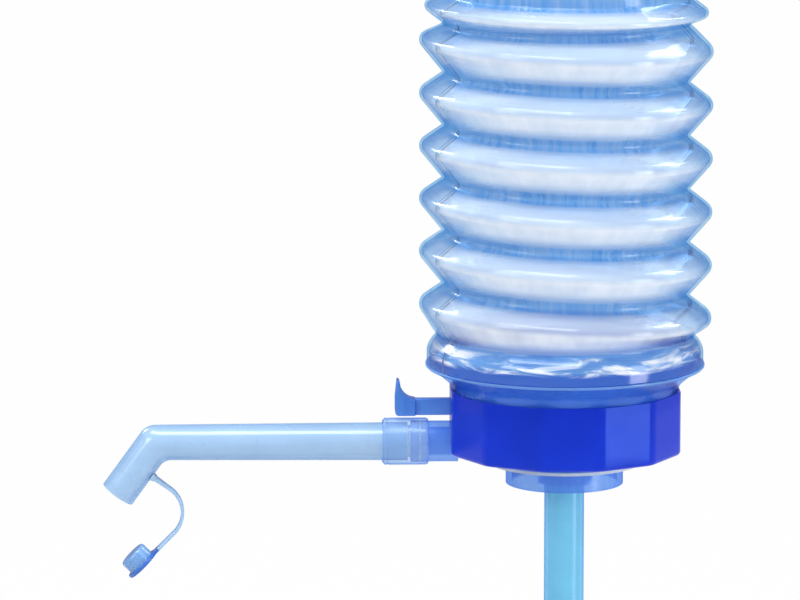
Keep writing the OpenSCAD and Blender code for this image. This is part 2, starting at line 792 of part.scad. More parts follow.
// One skin of the spout: tapered run, knee and leg. The knee is a ball on the corner, a little
// fuller than what it joins.
module spout_skin(r_near, r_far, past) {
    towards_spout(tube_start - past, outlet_z)
        cylinder(r1 = r_near, r2 = r_far, h = elbow_x - tube_start + past);
    translate([-elbow_x, 0, outlet_z]) sphere(r = r_far + knee_fuller);
    in_leg() translate([0, 0, -leg_len - past])
        cylinder(r = r_far, h = leg_len + past);
}

// Spout tube with the lug that the strap grows from
module spout_tube() {
    color(frost_blue)
    difference() {
        union() {
            spout_skin(tube_r_near - press_clear, tube_r_far, 0);
            in_leg() translate([lug_in_r, -lug_w / 2, -strap_root - lug_t / 2])
                cube([lug_out_r - lug_in_r, lug_w, lug_t]);
        }
        spout_skin(tube_bore_r, tube_bore_r, over);
    }
}

// One side of the strap in the leg's frame, off its centre line by an offset: the straight
// stretch at the lug, the turn, and the straight stretch at the cap
function strap_side(offset) =
    let (
        turn_x = lug_out_r + strap_start,
        turn_z = -strap_root - strap_turn_r,
        last = on_circle(turn_x, turn_z, strap_turn_r + offset, 90 - strap_turn)
    )
    concat(
        [[lug_out_r, -strap_root + offset]],
        arc(turn_x, turn_z, strap_turn_r + offset, 90, 90 - strap_turn, strap_steps),
        [last + strap_end * [cos(strap_turn), -sin(strap_turn)]]);

module spout_strap() {
    color(frost_blue)
    in_leg() translate([0, strap_w / 2, 0]) rotate([90, 0, 0])
        linear_extrude(height = strap_w)
        polygon(concat(strap_side(strap_t / 2), backwards(strap_side(-strap_t / 2))));
}

// Places what follows at the strap's far end: +X runs on along the strap, +Z is its outer side
module at_strap_end() {
    in_leg() translate([lug_out_r + strap_start, 0, -strap_root - strap_turn_r])
        rotate([0, strap_turn, 0])
        translate([strap_end, 0, strap_turn_r])
        children();
}

// Cap: tongue, flange and plug in one piece
module spout_cap() {
    color(sleeve_blue)
    at_strap_end() {
        translate([0, -strap_w / 2, -strap_t / 2]) cube([tongue_len + cap_edge, strap_w, strap_t]);
        translate([tongue_len + cap_flange_r, 0, 0]) {
            translate([0, 0, -cap_flange_t / 2]) cylinder(r = cap_flange_r, h = cap_flange_t);
            translate([0, 0, -cap_flange_t / 2 - cap_plug_h + cap_edge])
                cylinder(r = cap_plug_r, h = cap_plug_h - cap_edge + cap_flange_t / 2);
            translate([0, 0, -cap_flange_t / 2 - cap_plug_h])
                cylinder(r1 = cap_plug_r - cap_edge, r2 = cap_plug_r, h = cap_edge);
        }
    }
}

// Round sealing ring lying in the plane of z = 0
module seal_ring(mid_r, section_r) {
    color(rubber_grey) rotate_extrude() translate([mid_r, 0]) circle(r = section_r, $fn = 24);
}

module outlet_o_ring() {
    towards_spout(outlet_ring_x, outlet_z) seal_ring(outlet_ring_mid_r, outlet_ring_r);
}

module riser_seal() {
    translate([0, 0, riser_ring_z]) seal_ring(riser_ring_mid_r, riser_ring_r);
}

module dip_tube_upper() {
    color(tube_blue) tube(dip_r, dip_bore_r, upper_end_z, dip_top_z);
}

// A section whose reduced end plugs into the one above, with a bore all the way
module plugged_section(high_z, low_z) {
    plug_top_z = high_z + dip_plug_len;
    difference() {
        union() {
            translate([0, 0, low_z]) cylinder(r = dip_r, h = high_z - low_z);
            translate([0, 0, high_z]) cylinder(r = dip_plug_r, h = dip_plug_len);
        }
        translate([0, 0, low_z - over]) cylinder(r = dip_bore_r, h = high_z - low_z - dip_wall + over);
        translate([0, 0, low_z]) cylinder(r = dip_plug_bore_r, h = plug_top_z - low_z + over);
    }
}

module dip_tube_middle() {
    color(tube_blue) plugged_section(upper_end_z, middle_end_z);
}

// The lowest section has notches, so that it can stand on the jug's floor and still draw water
module dip_tube_lower() {
    color(tube_blue)
    difference() {
        plugged_section(middle_end_z, lower_end_z);
        for (k = [0, 1]) {
            rotate([0, 0, 90 * k])
                translate([-dip_r - over, -notch_w / 2, lower_end_z - over])
                cube([2 * (dip_r + over), notch_w, notch_h + over]);
        }
    }
}

valve_body();
collar();
funnel_deck();
rim_gasket();
deck_gasket();
bellows_skirt();
bellows_folds();
bellows_dome();
intake_valve();
intake_clip();
discharge_valve();
discharge_clip();
vent_slider();
vent_plug();
vent_spring();
spout_coupling();
spout_tube();
spout_strap();
spout_cap();
outlet_o_ring();
riser_seal();
dip_tube_upper();
dip_tube_middle();
dip_tube_lower();
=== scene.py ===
"""Looks of a press pump for a water jug: a see-through bellows on a deep blue collar, with a
frosted spout, its tethered cap, a vent tab and a dip tube. Sizes are in millimetres, as in the
part's source, and become metres where a mesh is made."""
import math

import bmesh
import bpy
from mathutils import Matrix, Vector


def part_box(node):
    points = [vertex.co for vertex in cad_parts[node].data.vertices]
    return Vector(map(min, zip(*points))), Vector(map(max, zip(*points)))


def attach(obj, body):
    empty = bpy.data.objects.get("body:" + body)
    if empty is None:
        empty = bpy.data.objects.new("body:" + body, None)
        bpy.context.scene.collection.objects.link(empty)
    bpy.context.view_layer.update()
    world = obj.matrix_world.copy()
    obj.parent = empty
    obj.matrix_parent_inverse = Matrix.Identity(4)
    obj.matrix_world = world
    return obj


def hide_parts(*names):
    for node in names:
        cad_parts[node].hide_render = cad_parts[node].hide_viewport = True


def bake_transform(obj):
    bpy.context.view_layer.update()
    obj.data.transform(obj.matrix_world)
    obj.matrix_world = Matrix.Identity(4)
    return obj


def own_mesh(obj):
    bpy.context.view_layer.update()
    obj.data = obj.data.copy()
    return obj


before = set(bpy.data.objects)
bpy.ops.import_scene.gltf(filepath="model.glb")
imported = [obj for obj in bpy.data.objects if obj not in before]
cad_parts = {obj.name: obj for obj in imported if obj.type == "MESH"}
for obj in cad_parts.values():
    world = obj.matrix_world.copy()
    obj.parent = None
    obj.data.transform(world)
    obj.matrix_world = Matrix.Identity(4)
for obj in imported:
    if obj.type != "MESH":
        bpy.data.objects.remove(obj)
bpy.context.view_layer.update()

MM = 0.001
scene = bpy.context.scene
scene.view_settings.view_transform = "Standard"
# A line of sight through the folds crosses many thin walls
scene.cycles.transparent_max_bounces = 40


# ---------------------------------------------------------------- camera, light and background

def aim(obj, place, target):
    """Puts an object at a place with its -Z towards a target, both in metres."""
    obj.location = place
    obj.rotation_euler = (Vector(target) - Vector(place)).to_track_quat("-Z", "Y").to_euler()
    scene.collection.objects.link(obj)


camera = bpy.data.objects.new("camera", bpy.data.cameras.new("camera"))
aim(camera, (-0.1287, -2.231, 0.45), (-0.0644, 0, 0.0645))
camera.data.lens = 261.7
camera.data.clip_end = 60
scene.camera = camera


def softbox(name, place, target, size, power):
    """A rectangular studio lamp: size in metres, power in watts."""
    data = bpy.data.lights.new(name, "AREA")
    data.shape, data.size, data.size_y, data.energy = "RECTANGLE", *size, power
    aim(bpy.data.objects.new(name, data), place, target)


softbox("lamp_back_left", (-1.05, 1.05, 1.0), (0, 0, 0.1), (0.35, 0.7), 11)
softbox("lamp_back_right", (1.1, 0.72, 1.35), (0, 0, 0.1), (0.45, 0.7), 11)
softbox("lamp_right", (1.04, -0.6, 0.15), (0, 0, 0.02), (0.35, 1.0), 6)
softbox("lamp_front_left", (-1.5, -1.3, 1.1), (0, 0, 0.05), (0.8, 0.8), 14)
softbox("lamp_top", (-0.3, -0.42, 1.5), (-0.06, 0, 0.05), (1.2, 0.5), 20)


def add(tree, kind, settings=None, **inputs):
    """Adds a shader node. Inputs are named with _ for a space, or i0, i1 for a place in their
    list."""
    node = tree.nodes.new("ShaderNode" + kind)
    for key, value in (settings or {}).items():
        setattr(node, key, value)
    for key, value in inputs.items():
        place = int(key[1:]) if key[0] == "i" and key[1:].isdigit() else key.replace("_", " ")
        socket = node.inputs[place]
        if isinstance(value, bpy.types.NodeSocket):
            tree.links.new(value, socket)
        else:
            socket.default_value = value
    return node


def maths(tree, operation, a, b=0.0, clamp=False):
    """The output of a Math node."""
    return add(tree, "Math", {"operation": operation, "use_clamp": clamp}, i0=a, i1=b).outputs[0]


def seen_white(tree):
    """1 where a ray from the camera, a mirror or glass arrives, so that it finds plain white."""
    path = add(tree, "LightPath").outputs
    direct = maths(tree, "MAXIMUM", path["Is Camera Ray"], path["Is Transmission Ray"])
    return maths(tree, "MAXIMUM", direct, maths(tree, "MULTIPLY", path["Is Glossy Ray"], 0.22))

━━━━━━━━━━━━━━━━

◆ EXERCISE DESCRIPTION ◆
In the listing above, find the line with "valve_body();" and the line with "bpy.context.scene.collection.objects.link(empty)". Output those two lines and every line between them, exactly as written.

◆ PROBLEM SOLUTION ◆
valve_body();
collar();
funnel_deck();
rim_gasket();
deck_gasket();
bellows_skirt();
bellows_folds();
bellows_dome();
intake_valve();
intake_clip();
discharge_valve();
discharge_clip();
vent_slider();
vent_plug();
vent_spring();
spout_coupling();
spout_tube();
spout_strap();
spout_cap();
outlet_o_ring();
riser_seal();
dip_tube_upper();
dip_tube_middle();
dip_tube_lower();
=== scene.py ===
"""Looks of a press pump for a water jug: a see-through bellows on a deep blue collar, with a
frosted spout, its tethered cap, a vent tab and a dip tube. Sizes are in millimetres, as in the
part's source, and become metres where a mesh is made."""
import math

import bmesh
import bpy
from mathutils import Matrix, Vector


def part_box(node):
    points = [vertex.co for vertex in cad_parts[node].data.vertices]
    return Vector(map(min, zip(*points))), Vector(map(max, zip(*points)))


def attach(obj, body):
    empty = bpy.data.objects.get("body:" + body)
    if empty is None:
        empty = bpy.data.objects.new("body:" + body, None)
        bpy.context.scene.collection.objects.link(empty)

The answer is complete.